Das Brexit-Sprachrohr »Daily Mail« war wenig zimperlich, bildete die elf Rebellen auf der ersten Seite ab im Sinne von »Gesucht«-Anzeigen im Wilden Westen. Der »Daily Express« warnte vor einem kommenden »Brexit-Chaos«. Dieses gibt es achtzehn Monate nach der Volksabstimmung tatsächlich, aber wegen einer illusionären Verhandlungstaktik der Regierung. Der erzkonservative »Daily Telegraph« schimpfte gegen die »Meuterei«, die Mays Verhandlungsposition schwächen könne. Dagegen frohlockte die Minderheit von Anti-Brexit-Blättern. Der linksliberale »Guardian« stellte eine »Demütigung« für May fest, auch der in Edinburgh erscheinende »Scotsman« freute sich über Mays »schmerzliche Ohrfeige«.
Schmerzlich in der Tat, aber nicht tödlich. Zwar verlangte die Liberale Layla Moran nach Bekanntwerden der Brexit-Bedingungen eine zweite Volksabstimmung; mittlerweile wollen dies 50 Prozent der befragten Briten. Der Jurist Lord Kerr, der den Austrittsartikel 50 des Lissabonner Vertrages formuliert hat, meint, Großbritannien dürfe den Brexit-Prozess jederzeit anhalten.
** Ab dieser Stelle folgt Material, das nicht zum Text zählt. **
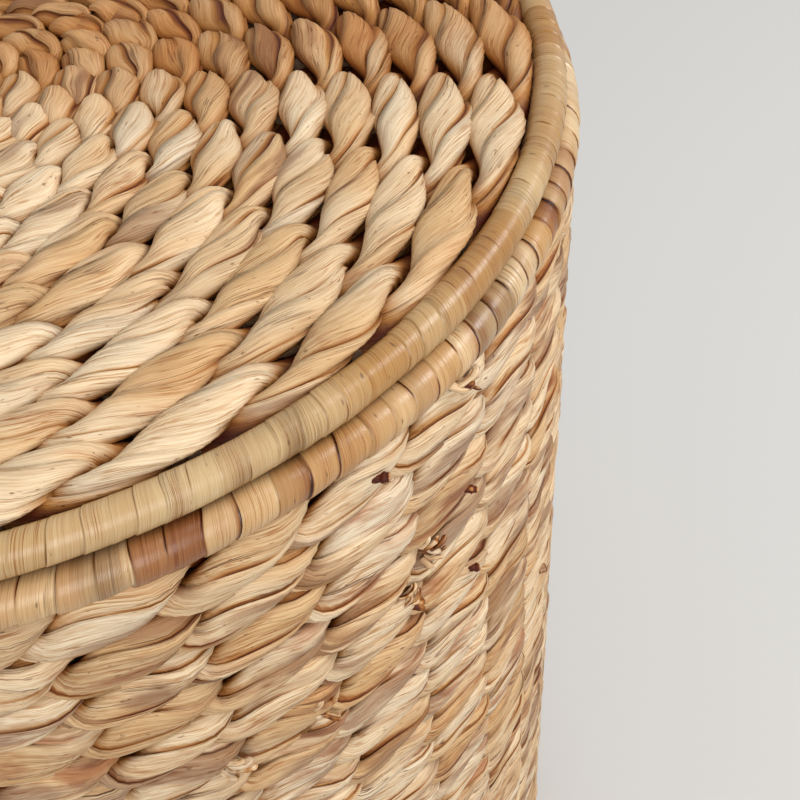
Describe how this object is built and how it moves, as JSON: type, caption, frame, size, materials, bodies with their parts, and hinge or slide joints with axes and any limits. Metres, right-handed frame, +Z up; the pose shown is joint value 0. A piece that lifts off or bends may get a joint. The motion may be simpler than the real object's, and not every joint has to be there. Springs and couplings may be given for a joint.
{
  "type": "laundry basket",
  "caption": "Tall round laundry basket of twined plant fibre on a wire frame, with bound hoops at base and rim and a flat woven lid that lifts off.",
  "frame": {"origin": "on the floor, at the centre of the basket's footprint", "axes": "+Z up along the basket's axis, from base to lid"},
  "size_m": [0.412, 0.412, 0.6],
  "materials": {
    "woven_hyacinth": "dried stem strand, satin to matt",
    "leaf_binding": "flat dried leaf strip, satin",
    "frame_wire": "dull",
    "hoop_wire": "dull"
  },
  "bodies": {
    "basket": {"base_hoop": "hoop_wire", "base_binding_1": "leaf_binding", "base_binding_2": "leaf_binding", "base_spokes": "frame_wire", "base_weave": "woven_hyacinth", "wall_weave": "woven_hyacinth", "wall_stake_01": "frame_wire", "wall_stake_02": "frame_wire", "wall_stake_03": "frame_wire", "wall_stake_04": "frame_wire", "wall_stake_05": "frame_wire", "wall_stake_06": "frame_wire", "wall_stake_07": "frame_wire", "wall_stake_08": "frame_wire", "wall_stake_09": "frame_wire", "wall_stake_10": "frame_wire", "wall_stake_11": "frame_wire", "wall_stake_12": "frame_wire", "wall_stake_13": "frame_wire", "wall_stake_14": "frame_wire", "wall_stake_15": "frame_wire", "wall_stake_16": "frame_wire", "wall_stake_17": "frame_wire", "wall_stake_18": "frame_wire", "wall_stake_19": "frame_wire", "wall_stake_20": "frame_wire", "wall_stake_21": "frame_wire", "wall_stake_22": "frame_wire", "wall_stake_23": "frame_wire", "wall_stake_24": "frame_wire", "wall_stake_25": "frame_wire", "wall_stake_26": "frame_wire", "wall_stake_27": "frame_wire", "wall_stake_28": "frame_wire", "wall_stake_29": "frame_wire", "wall_stake_30": "frame_wire", "wall_stake_31": "frame_wire", "wall_stake_32": "frame_wire", "wall_stake_33": "frame_wire", "wall_stake_34": "frame_wire", "wall_stake_35": "frame_wire", "wall_stake_36": "frame_wire", "rim_hoop": "hoop_wire", "rim_binding_1": "leaf_binding", "rim_binding_2": "leaf_binding"},
    "lid": {"lid_hoop": "hoop_wire", "lid_binding_1": "leaf_binding", "lid_binding_2": "leaf_binding", "lid_spokes": "frame_wire", "lid_weave": "woven_hyacinth"}
  },
  "joints": [
    {"name": "lid_lift", "type": "slide", "parent": "basket", "child": "lid", "axis": [0, 0, 1], "range_m": [0, 0.3]}
  ]
}
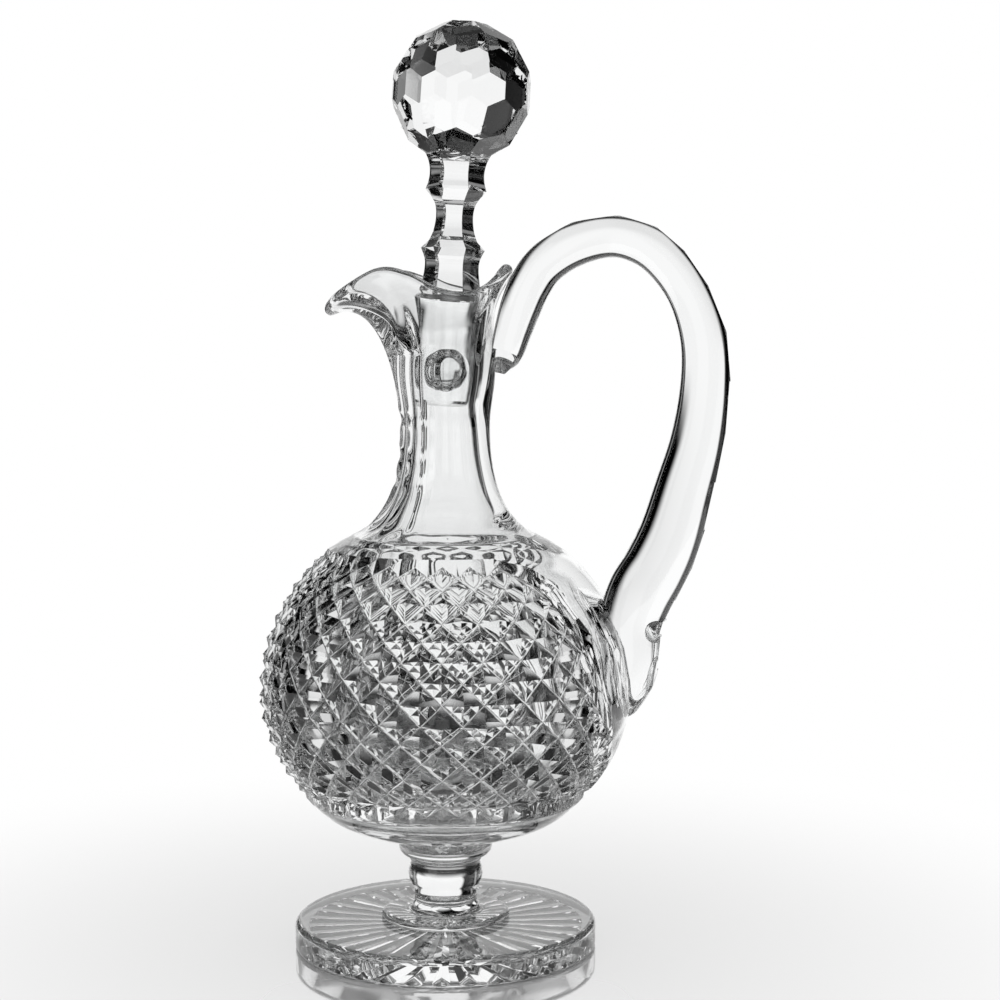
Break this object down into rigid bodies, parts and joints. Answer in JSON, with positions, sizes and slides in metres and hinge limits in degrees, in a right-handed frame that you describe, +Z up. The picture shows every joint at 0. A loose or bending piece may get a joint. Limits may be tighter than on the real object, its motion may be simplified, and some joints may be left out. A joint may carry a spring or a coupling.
{
  "type": "claret decanter",
  "caption": "Footed cut-glass claret decanter: diamond-cut globe bowl, fluted neck with a pouring lip, loop handle, knopped stem, and a lift-out faceted ball stopper.",
  "frame": {"origin": "middle of the foot's underside, on the surface the decanter stands on", "axes": "+Z up along the decanter's axis, +X towards the handle, -X towards the pouring lip"},
  "size_m": [0.159, 0.1262, 0.3122],
  "materials": {
    "cut_crystal": "hand-cut and polished lead crystal",
    "clear_crystal": "fire-polished lead crystal",
    "stopper_crystal": "faceted and polished lead crystal"
  },
  "bodies": {
    "decanter": {"foot": "cut_crystal", "foot_wafer": "clear_crystal", "stem_knop": "clear_crystal", "stem_collar": "clear_crystal", "bowl": "cut_crystal", "neck": "clear_crystal", "handle": "clear_crystal"},
    "stopper": {"stopper": "stopper_crystal"}
  },
  "joints": [
    {"name": "stopper_lift", "type": "slide", "parent": "decanter", "child": "stopper", "axis": [0.0593, 0, 0.9982], "range_m": [0, 0.075]}
  ]
}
Aber die Liberalen stellen ganze zwölf Abgeordnete, Labour mit 262 Parlamentariern hüllt sich über eine Zweitabstimmung in Schweigen. Was juristisch möglich ist, ist angesichts des Brexit-Übergewichts in der Presse längst nicht politisch durchsetzbar. Kurzfristig mag der Brexit stocken, aber er geht weiter.